* Your task
Extract, unchanged, every line from the top of the material below through the line with "the roll's footprint.", and no more.

* Source excerpt
----------------------------------------
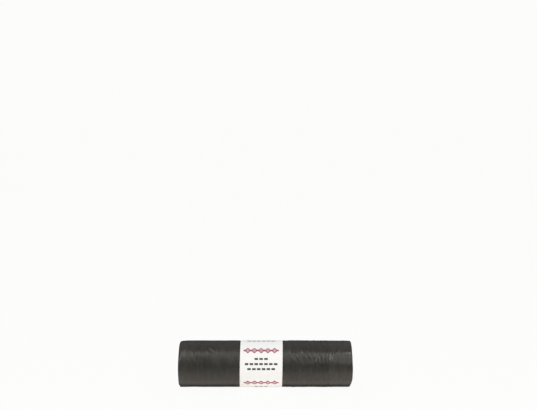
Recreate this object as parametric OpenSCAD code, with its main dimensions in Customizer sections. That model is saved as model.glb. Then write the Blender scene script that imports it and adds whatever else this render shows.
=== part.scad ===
// Roll of black bin bags lying on its side, held by a paper band.
// The roll lies along X, its front faces -Y, and it rests on the plane Z = 0.
// The origin is the middle of the roll's footprint.

/* [Roll of bags] */
// Length of the roll, which is the width of a bag folded in three
roll_len = 334; // [240:1:480]
// Diameter of the wound film
roll_d = 90; // [60:1:130]
// Width of the flat spot that the soft roll lies on
flat_w = 18; // [8:1:24]
// Radius of the rounded rim at both ends
rim_r = 4.5; // [2:0.5:8]
// Height of the step at the free edge of the outermost bag
edge_step = 0.3; // [0.2:0.1:1]
// Place of the free edge, in degrees from straight down towards the back
edge_turn = 60; // [30:5:80]
// Distance from the right end to the line where the bag is folded over
fold_from_end = 46; // [20:1:70]
// Height of the step at that fold line
fold_step = 0.35; // [0.2:0.05:0.8]
// Height of the creases in the outermost bag
crease_h = 0.6; // [0.3:0.1:1.2]
// Width of those creases
crease_w = 7; // [4:0.5:10]

/* [Ends of the roll] */
// Distance from one turn to the next
turn_pitch = 3; // [2.2:0.2:5]
// Width of the groove between two turns
turn_gap = 1; // [0.6:0.1:1.4]
// Depth of that groove
turn_depth = 1.8; // [1:0.1:3]
// Width of the flattened eye in the middle of the roll
eye_w = 15.6; // [12:0.2:24]
// Height of that eye
eye_h = 9; // [8:0.2:11]
// Film between the eye and the first turn that can be seen
eye_wall = 2.2; // [1:0.2:5]
// How far the turns are pushed in at the lower right
skew = 4.5; // [1:0.5:8]
// Height over which they are pushed in
skew_h = 14; // [8:1:24]

/* [Paper band] */
// Width of the band
band_w = 81; // [40:1:130]
// Distance of the band's middle from the middle of the roll
band_shift = -8; // [-20:1:20]
// Thickness of the paper
paper_t = 0.25; // [0.15:0.05:0.5]
// Clearance between the paper and the film
band_fit = 0.1; // [0.05:0.05:0.3]
// Length of the glued overlap, round the roll
lap_len = 15; // [8:1:25]
// Place of the overlap, in degrees from straight down towards the back
lap_turn = 48; // [30:2:60]

/* [Hidden] */
$fn = 72;

roll_r = roll_d / 2;
half_len = roll_len / 2;
axis_h = sqrt(roll_r * roll_r - flat_w * flat_w / 4);
top_h = axis_h + roll_r;
beyond = 20;

// The eye is where two round arcs cross
eye_r = (eye_w * eye_w + eye_h * eye_h) / (4 * eye_h);
bore_r = eye_h / 3;

// Turns at the ends, counted from the eye out to the rim
first_turn_r = eye_w / 2 + eye_wall;
turn_count = floor((roll_r - rim_r * 0.8 - first_turn_r) / turn_pitch) + 1;

fold_x = half_len - fold_from_end;
skew_angle = atan(skew / skew_h);
rim_steps = 6;

// Band and the waist that it presses into the film
band_left = band_shift - band_w / 2;
band_right = band_shift + band_w / 2;
band_r = roll_r - edge_step;
waist_r = band_r - paper_t - band_fit;
waist_gap = 0.3;

// Creases: side of the band, share of the way to the end, place round the roll
// in degrees from straight down towards the back, and length in degrees
CREASES = [
    [-1, 0.48, 203, 62],
    [-1, 0.37, 230, 50],
    [-1, 0.20, 285, 50],
    [-1, 0.86, 120, 80],
    [1, 0.15, 236, 60],
    [1, 0.50, 241, 66],
    [1, 0.71, 240, 56],
    [1, 0.36, 130, 70],
];

// Points of an arc from angle a0 to a1
function arc(cx, cy, r, a0, a1, steps) =
    [for (i = [0:steps]) let (a = a0 + (a1 - a0) * i / steps) [cx + r * cos(a), cy + r * sin(a)]];

// Half section of the film, from the bore out to radius r
function film_section(r) = concat(
    [[bore_r, half_len], [bore_r, -half_len]],
    arc(r - rim_r, -half_len + rim_r, rim_r, -90, 0, rim_steps),
    [[r, fold_x], [r - fold_step, fold_x]],
    arc(r - fold_step - rim_r, half_len - rim_r, rim_r, 0, 90, rim_steps)
);

// Puts what stands on Z onto the roll's axis, turned towards the back by an angle
module on_axis(turn) {
    translate([0, 0, axis_h])
        rotate([0, 90, 0])
            rotate([0, 0, turn])
                children();
}

// A spiral made of half turns: the first is centred on the axis, and the
// second is shifted by half the step, so that they meet flush on one side
module half_turns(step) {
    children(0);
    translate([-step / 2, 0, 0])
        rotate([0, 0, 180])
            children(1);
}

// Film wound up tight, its free edge standing out by one step
module wound_film() {
    on_axis(edge_turn)
        half_turns(edge_step) {
            rotate_extrude(angle = 180) polygon(film_section(roll_r));
            rotate_extrude(angle = 180) polygon(film_section(roll_r - edge_step / 2));
        }
}

// Groove of one half turn in the right end, at radius r
module turn_groove(r) {
    flank = turn_gap / 2;
    rotate_extrude(angle = 180)
        polygon([
            [r - flank, half_len + flank],
            [r, half_len - turn_depth],
            [r + flank, half_len + flank],
        ]);
}

// All the grooves between the turns at one end
module end_grooves(side) {
    on_axis(edge_turn)
        mirror([0, 0, side < 0 ? 1 : 0])
            for (i = [0:turn_count - 1]) {
                r = first_turn_r + i * turn_pitch;
                half_turns(turn_pitch) {
                    turn_groove(r);
                    turn_groove(r - turn_pitch / 2);
                }
            }
}

// Flattened eye that is left where the winding started
module eye() {
    rise = eye_r - eye_h / 2;
    on_axis(0)
        intersection() {
            translate([rise, 0, -half_len - beyond])
                cylinder(h = roll_len + 2 * beyond, r = eye_r);
            translate([-rise, 0, -half_len - beyond])
                cylinder(h = roll_len + 2 * beyond, r = eye_r);
        }
}

// Crease round part of the film: a disc with a sharp rim, set off the axis so
// that it only stands out over the crease's length
module crease(x, turn, length) {
    off = crease_h / (1 - cos(length / 2));
    crest_r = roll_r + crease_h - off;
    foot_r = crest_r - 2 * crease_h;
    on_axis(turn)
        translate([off, 0, x]) {
            cylinder(h = crease_w / 2, r1 = crest_r, r2 = foot_r);
            mirror([0, 0, 1])
                cylinder(h = crease_w / 2, r1 = crest_r, r2 = foot_r);
        }
}

module creases() {
    for (c = CREASES) {
        from = c[0] < 0 ? band_left : band_right;
        to = c[0] * (half_len - rim_r);
        crease(from + (to - from) * c[1], c[2], c[3]);
    }
}

// Space of the band round the film, outside the waist
module band_space() {
    length = band_w + 2 * waist_gap;
    difference() {
        translate([band_left - waist_gap, -roll_r - beyond, -beyond])
            cube([length, 2 * roll_r + 2 * beyond, top_h + 2 * beyond]);
        intersection() {
            on_axis(0)
                translate([0, 0, band_left - beyond])
                    cylinder(h = band_w + 2 * beyond, r = waist_r);
            translate([band_left - beyond, -roll_r, paper_t + band_fit])
                cube([band_w + 2 * beyond, roll_d, top_h]);
        }
    }
}

// What the pushed-in turns leave free, low at the right end
module skew_cut() {
    translate([half_len, 0, skew_h])
        rotate([0, skew_angle, 0])
            translate([0, -roll_r, -2 * skew_h])
                cube([beyond, roll_d, 2 * skew_h]);
}

// Everything below the surface that the roll lies on
module ground() {
    translate([-half_len - beyond, -roll_r - beyond, -2 * beyond])
        cube([roll_len + 2 * beyond, roll_d + 2 * beyond, 2 * beyond]);
}

module bag_roll() {
    color("#2b2a28")
        difference() {
            union() {
                wound_film();
                creases();
            }
            eye();
            end_grooves(1);
            end_grooves(-1);
            band_space();
            skew_cut();
            ground();
        }
}

// Band of paper round the film, glued where its ends overlap
module paper_band() {
    lap_angle = lap_len / band_r * 180 / PI;
    color("#f7f5ee")
        union() {
            difference() {
                on_axis(0)
                    translate([0, 0, band_left])
                        cylinder(h = band_w, r = band_r);
                intersection() {
                    on_axis(0)
                        translate([0, 0, band_left - beyond])
                            cylinder(h = band_w + 2 * beyond, r = band_r - paper_t);
                    translate([band_left - beyond, -roll_r, paper_t])
                        cube([band_w + 2 * beyond, roll_d, top_h]);
                }
                ground();
            }
            on_axis(lap_turn)
                translate([0, 0, band_left])
                    rotate_extrude(angle = lap_angle)
                        translate([band_r - paper_t / 2, 0])
                            square([paper_t * 1.5, band_w]);
        }
}

bag_roll();
paper_band();
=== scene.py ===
import math
import random

import bmesh
import bpy
from mathutils import Matrix, Vector, noise


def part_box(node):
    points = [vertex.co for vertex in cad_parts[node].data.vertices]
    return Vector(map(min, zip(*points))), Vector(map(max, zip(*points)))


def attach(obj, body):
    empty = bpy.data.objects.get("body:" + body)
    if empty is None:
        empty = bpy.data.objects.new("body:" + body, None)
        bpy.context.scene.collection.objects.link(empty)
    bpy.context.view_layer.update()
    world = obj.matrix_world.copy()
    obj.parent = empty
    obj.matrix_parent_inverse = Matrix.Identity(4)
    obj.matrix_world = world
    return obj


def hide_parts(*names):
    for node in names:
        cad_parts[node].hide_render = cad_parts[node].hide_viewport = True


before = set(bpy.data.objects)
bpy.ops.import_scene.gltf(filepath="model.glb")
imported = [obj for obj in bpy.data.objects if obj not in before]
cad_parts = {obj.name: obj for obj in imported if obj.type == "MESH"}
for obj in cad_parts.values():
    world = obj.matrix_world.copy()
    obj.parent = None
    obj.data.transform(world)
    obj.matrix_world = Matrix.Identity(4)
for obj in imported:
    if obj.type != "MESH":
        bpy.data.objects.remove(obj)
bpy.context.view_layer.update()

# The wound bags: black polyethylene film, each bag folded in three across its width, all
# wound up tight on a spindle that was drawn out again. The outermost bag ends in a free
# edge at the lower back, and its thin film is creased where it was pulled tight.

_, ROLL_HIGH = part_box("bag_roll")
BAND_LOW, BAND_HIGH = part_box("paper_band")

# The roll, in metres. Angles round it count from straight down towards the back. It lies
# on a flat spot, and beside that spot, by the cosine of the angle, its film is pressed even.
HALF_LEN = ROLL_HIGH[0]
ROLL_R = 0.045
FLAT_W = 0.018
AXIS_H = math.sqrt(ROLL_R**2 - FLAT_W**2 / 4)
PRESSED = (0.72, 0.2)

# The free edge: a step in the film, which lifts by more and less along the roll.
EDGE_STEP = 0.0003
EDGE_TURN = math.radians(60)
EDGE_LIFT, LIFT_WAVE, LIFT_WAVES = 0.00024, 0.00016, 120
LIFT_REACH = 0.12

# The line where the bag is folded over: a step down with a groove beside it.
FOLD_X = HALF_LEN - 0.046
FOLD_STEP, FOLD_STEP_W = 0.00035, 0.0008
FOLD_GROOVE, FOLD_GROOVE_W = 0.0006, 0.0010
FOLD_WAVER = 0.0004

# The waist that the paper band presses into the film, and the shoulders beside it.
PAPER_T = 0.00025
BAND_FIT = 0.0001
BAND_OUTER_R = ROLL_R - EDGE_STEP
WAIST_R = BAND_OUTER_R - PAPER_T - BAND_FIT
SHOULDER = 0.003

# The two ends, left (-1) and right (1): a taper next to each, a rounded rim, turns that
# are pushed in low at the right, and a small lean at the top.
END_REACH = 0.022
END_TAPER = {-1: 0.00119, 1: 0.00042}
RIM_R = 0.0045
RIM_POWER = {-1: 2.0, 1: 3.4}
RIM_FOOT = [math.radians(a) for a in (6, 13, 20, 27, 34)]
SKEW, SKEW_H = 0.0038, 0.022
END_LEAN, LEAN_FROM = 0.0010, 0.035
END_BED, EYE_BED = 0.0002, 0.0008

# The turns that show at the ends, and the flattened eye that they start from.
FIRST_TURN_R, LAST_TURN_R = 0.0084, ROLL_R - 0.0012
TURN_PITCH = 0.0015
LINES_IN_TURN = (0.0, 0.16, 0.34, 0.66, 0.84)
GROOVE_DEPTH, GROOVE_W = 0.0011, 0.15
TURN_CROWN, TURN_UNEVEN, TURN_WANDER = 0.00025, 0.0004, 0.00045
WANDER_FROM, WANDER_TO = (0.009, 0.006), (0.039, 0.004)
EYE_W, EYE_H = 0.0156, 0.009
EYE_ARC_R = (EYE_W**2 + EYE_H**2) / (4 * EYE_H)
EYE_MEAN_R, EYE_BLEND = 0.006, 0.009
EYE_SUNK = (0, 0.004, 0.06)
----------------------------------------
* Task response
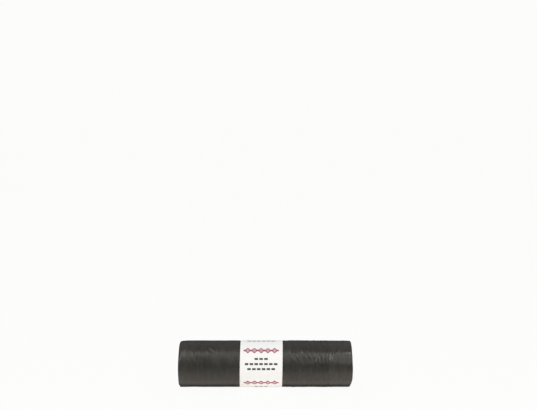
Recreate this object as parametric OpenSCAD code, with its main dimensions in Customizer sections. That model is saved as model.glb. Then write the Blender scene script that imports it and adds whatever else this render shows.
=== part.scad ===
// Roll of black bin bags lying on its side, held by a paper band.
// The roll lies along X, its front faces -Y, and it rests on the plane Z = 0.
// The origin is the middle of the roll's footprint.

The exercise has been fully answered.